Relevant Types of Employees
Non-compete agreements may not be used for any employee the company wishes. They are limited to personnel with extensive access to and familiarity with confidential and proprietary information. Relevant positions include the following:
- Senior management: The senior manager must have extensive access to confidential information.
Senior technical staff: This will most likely be a senior engineer, program manager, or technician who is deeply involved in the company’s research and development and has extensive access to a company’s proprietary information and technology.
Other staff with access to confidential information may potentially have non-compete clauses in their contracts. The enforceability of such a clause, however, will depend on the relevant factors listed below.

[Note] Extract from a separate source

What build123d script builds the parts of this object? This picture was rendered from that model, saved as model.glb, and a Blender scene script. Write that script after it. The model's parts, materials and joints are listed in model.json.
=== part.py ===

Labor courts consider non-enforcement agreements on a case-by-case basis and do not usually conform to a rigid set of rules. A court will consider the following factors when determining the enforceability of a non-compete agreement:
Salary level of the employee: If the employee has an especially high salary, a judge will be more inclined to enforce a non-competitive agreement. For one, the high salary indicates the importance of the position to the company, and thus, the potential sensitivity of the information in the hands of the former employee. Additionally, the high-salary suggests that the compensation during the (post-employment) non-compete period will ensure a reasonable financial position for the former employee that may have difficulties finding work with non-competitor companies.
The employee’s access to confidential information: If the employee regularly uses confidential information in his/her work, the non-competitive agreement is more likely to be enforced.
The employee’s ability to use confidential information: If it appears that the confidential information gained in the position may be readily useable and transferrable when working for a competitor, courts will be more inclined to enforce an agreement. Companies should be prepared to demonstrate this if they wish to make such a claim.
- Employee’s job title: If the job title appears to be more senior and prestigious, enforceability is more likely.
Employee responsibilities: If the employee’s responsibilities are especially important for the company, the agreement is more likely to be enforced.
A non-disclosure (NDA) or similar agreement was signed: If the employee signed a separate agreement with the employer to protect the proprietary information of the company, the non-compete clause is more likely to be enforced.
Employee’s financial circumstances: If the employee is under greater financial stress, a labor court may be less inclined to enforce the agreement, as doing so may damage the employee’s wellbeing. This may also depend on other factors, such as the employee’s prospects for employment outside of the niche of the company. If the employee is deemed to have great job prospects in a different market, the judge may be more willing to enforce the non-compete.
Ending a Non-Compete Agreement
As a non-compete agreement requires the employer to compensate the former employee after he/she has left the company, some employers may wish to end the non-compete agreement to avoid paying compensation. However, employers are not entitled to freely end the non-compete agreement without compensating the employee. For an employer to terminate the agreement during the non-compete period, the company will likely be required to pay the employee three months salary. There may be potential to terminate the agreement before the non-compete period has begun without offering so much compensation, however, this will depend on the region and be determined on a case-by-case basis. A non-compete agreement that gives the employer the right to unilaterally terminate the agreement at any time without offering compensation is very unlikely to be enforced by the authorities.
Violation of Non-Compete Agreements
If a court orders an employee to pay damages for violating a non-compete agreement, the agreement can remain in effect, if the employer wishes. In other words, the payment of damages, whether paid by the former employee or his/her new employer, does not serve as a substitute for honoring the non-compete.
It is important to remember that what is signed and agreed-upon by both parties in the non-compete will not necessarily be enforced. The rules and legal uncertainties necessitate that companies thoroughly consider whether signing a non-compete is worthwhile. Failure to consider the long-term situation may result in very high costs, as non-compete agreements may not be freely cancelled without compensating the employee.